AI agents today are more than just standalone models that take in and output text tokens. They operate within an ecosystem of tools, memory stores, and orchestrated workflows that enable them to perform complex tasks. In this context, a new term has emerged in the AI lexicon: the “harness.”
In simple terms, an agent harness is the software infrastructure that wraps around a large language model (LLM) or AI agent, handling everything except the model itself. One AI architect defines an agent harness as “the complete architectural system surrounding an LLM that manages the lifecycle of context: from intent capture through specification, compilation, execution, verification, and persistence”, essentially everything except the LLM itself. In practical terms, the harness is what connects an AI model to the outside world, enabling it to use tools, remember information between steps, and interact with complex environments.
So, I think that Allen’s Getting Things Done is going to be my starting point, as that is a productivity philosophy as opposed to a collection of productivity tools. I think the tools are endogenous to the philosophy, and not the other way around — at least for me. I will therefore probably be trying to experiment on here with sketching out a new harness that is appropriate for the type of research I do. As with skills, such things are probably highly idiosyncratic to the individual, but also as with skills, I suspect that there is an inherent “optimal” structure. I just don’t think I know quite what it is yet, but I have to figure it out if I am going to simultaneously enhance my research productivity and reduce errors to zero.




Brilliant. I am committed to doing the same.

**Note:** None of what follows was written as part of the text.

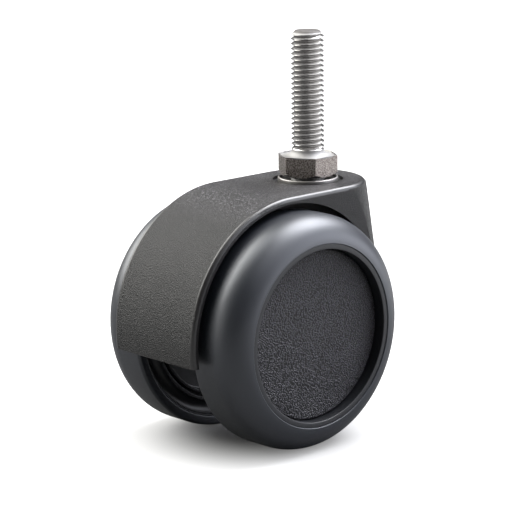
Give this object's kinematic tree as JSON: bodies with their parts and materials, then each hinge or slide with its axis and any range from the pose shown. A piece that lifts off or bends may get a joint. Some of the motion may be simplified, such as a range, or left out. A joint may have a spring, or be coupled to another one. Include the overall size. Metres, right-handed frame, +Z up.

Funny you mentioned GTD, I went through a similar reflection on a recent post about how AI agents increase how much we can do, but also require supervision/management. GTD came to mind and I mentioned it there. I’m testing something based on LLM wiki to try to organize everything (personal + work/research). So far it’s been working well, with Obsidian being useful to navigate/edit (on top of telling agent to do it) and can also do some visualization.